Não obstante o desvio de dinheiro para despesas anteriormente asseguradas com outros fundos e o sumiço de fundos, a CGE inclui registos fictícios, como 584 veículos movidos a gás (inexistentes), avaliados em 5,1 mil milhões de meticais, distorcendo o património do Estado. Há ainda imóveis ocupados ilegalmente, bens não segurados e obras abandonadas após pagamento aos empreiteiros, evidenciando desperdício e má-fé.

A contratação da Linhas Aéreas de Moçambique (LAM) pelo Estado, apesar de a empresa não atender aos requisitos legais, é outro indício de favorecimento. O IGEPE, responsável pelo saneamento financeiro de empresas públicas, gastou recursos em viaturas para gestores da LAM e TVM sem amparo legal, enquanto empresas estatais acumulam prejuízos e dívidas não reembolsadas.

O TA enfrentou obstáculos deliberados para exercer o seu papel. A falta de recursos, incluindo a indisponibilidade da LAM para serviços de passagens aéreas, restringiu as auditorias à região Sul, ignorando 48% das entidades planeadas no Centro e Norte. Essa limitação, somada à não resposta de gestores públicos a pedidos de informação, sugere uma estratégia para ocultar irregularidades nessas regiões.

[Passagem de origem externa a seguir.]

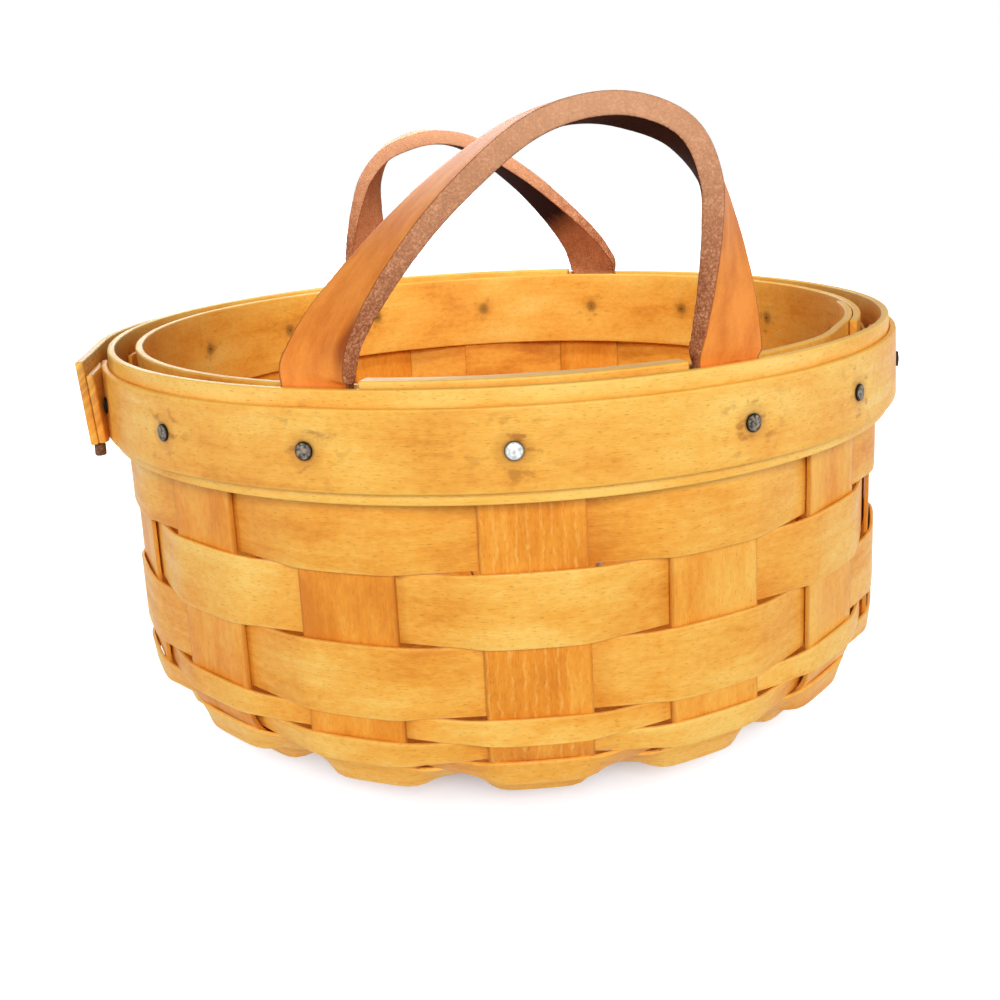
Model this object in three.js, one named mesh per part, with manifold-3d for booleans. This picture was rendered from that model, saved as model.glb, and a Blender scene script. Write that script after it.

Mesmo com essas restrições, os auditores identificaram um retrato assustador de dívida pública acima do limite sustentável, priorizando pagamentos em detrimento de investimentos.

A opinião com reserva: Um acto político?

A decisão do Tribunal de emitir um parecer “com reserva”, em vez de reprovar de forma expressa a CGE, reflete um esforço para aprovar o improvável, diante de um cenário em que a corrupção é institucionalizada. A omissão de demonstrações financeiras (como balanço e fluxo de caixa) e a recusa do governo em corrigir falhas crônicas (já apontadas em anos anteriores) mostram que não há compromisso real com a transparência.

Quando os Juízes Conselheiros do TA emitem um “Parecer com Reserva” sobre a Conta Geral do Estado (CGE), como no caso da CGE de 2023, isso não significa uma recusa total ou reprovação da conta, mas sim que existem irregularidades, falhas ou limitações sérias detectadas durante a análise que impedem uma aprovação plena e sem restrições. Em outras palavras, é uma recusa parcial, uma forma institucional de alertar a Assembleia da República e o Governo de que há sérios problemas que precisam de ser corrigidos, e que a CGE não reflecte fielmente a execução orçamental e financeira do Estado em todos os aspectos.

É mesmo um relatório que retrata um sistema onde gestores que ignoram pedidos de auditores sem consequências e AR, dominado pelo partido no poder, consente quando é bypassada por um orçamento paralelo.

O documento sugere uma outra faceta dos poderes deste, que sem autonomia e recursos adequados, mesmo os órgãos de controlo tornam-se reféns de um sistema que normaliza o desvio de recursos. Coincidência ou não, na semana em que esta conta chegava ao parlamento, era indicada nomeada uma nova Presidente do Tribunal Administrativo, Ana Maria Gemo Bié, em substituição de Lúcia Maximiano do Amaral, que não renovou o mandato.